A quick scoping of the lake found one Common Loon in Lone Tree Cove, no scoters, Long-tailed Ducks, etc.  We had to rush back out before the southern gates were closed.  These gates close 30 minutes before the Reservoir proper.  Presently that time is 5:30 pm.

Owling In the Foothills of Douglas County

November 8, 2017

Richard Stevens:

Jacob Washburn and I decided to do some owling in Douglas County.  Temperatures reached 62 degrees today.  Winds were 5-6 mph with a few gusts to 16 mph in the afternoon.  However, winds died down after sunset.

We stopped at Dekoevand Park (Arapahoe) on our trip to the foothills.  The area along the Highline canal from University Blvd south then west to the Dekoevand Park footbridge was searched for the Fox Sparrow.

It was reported "under feeders" and we scoped the backyards for feeders and the sparrow.  Few birds moved about and we turned around at the footbridge.  On the trip back, the Fox Sparrow was observed hopping in the brush along the fence line on the western side of the canal.  No feeders were in the yard at this point.  The sparrow must move between several yards north of the southwest corner of the Park.

Later, we hiked around the Rampart Range Road and Highway 67 intersection.  A male American Three-toed Woodpecker was observed along Hwy 67 at 40 yards south of the Intersection!  A search for additional Three-toed Woodpeckers was not successful.

After dark I set up our two "owl listening stations".  In the next three hours, two Northern Saw-whet Owls were observed along Rampart Range Road. 

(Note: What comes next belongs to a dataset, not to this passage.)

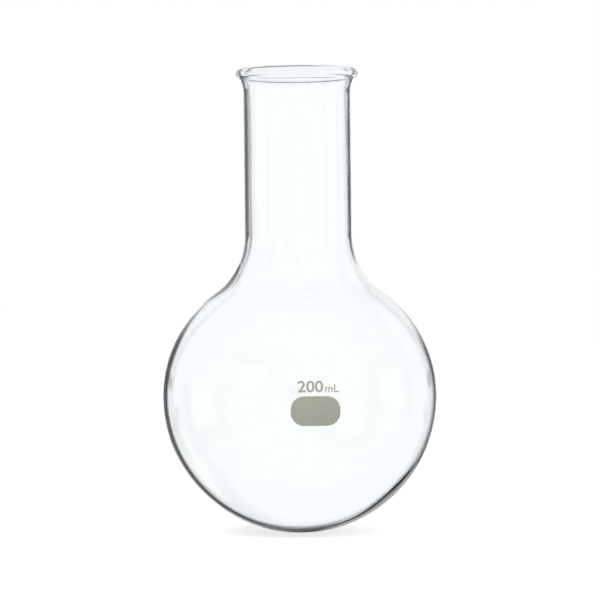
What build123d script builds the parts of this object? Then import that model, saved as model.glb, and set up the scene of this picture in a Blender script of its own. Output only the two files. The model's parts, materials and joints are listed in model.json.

As I mentioned in previous posts, Northern Saw-whet Owls seldom make any noise this time of year.  Our "owl listening stations" were set up about 0.2 miles apart.  We would walk between them and hit the surrounding forest with spotlights.  Each station was eventually visited by at least one Northern Saw-whet Owl.

Later we walked about a half mile down Highway 67.  A Northern Pygmy-Owl responded to our recordings!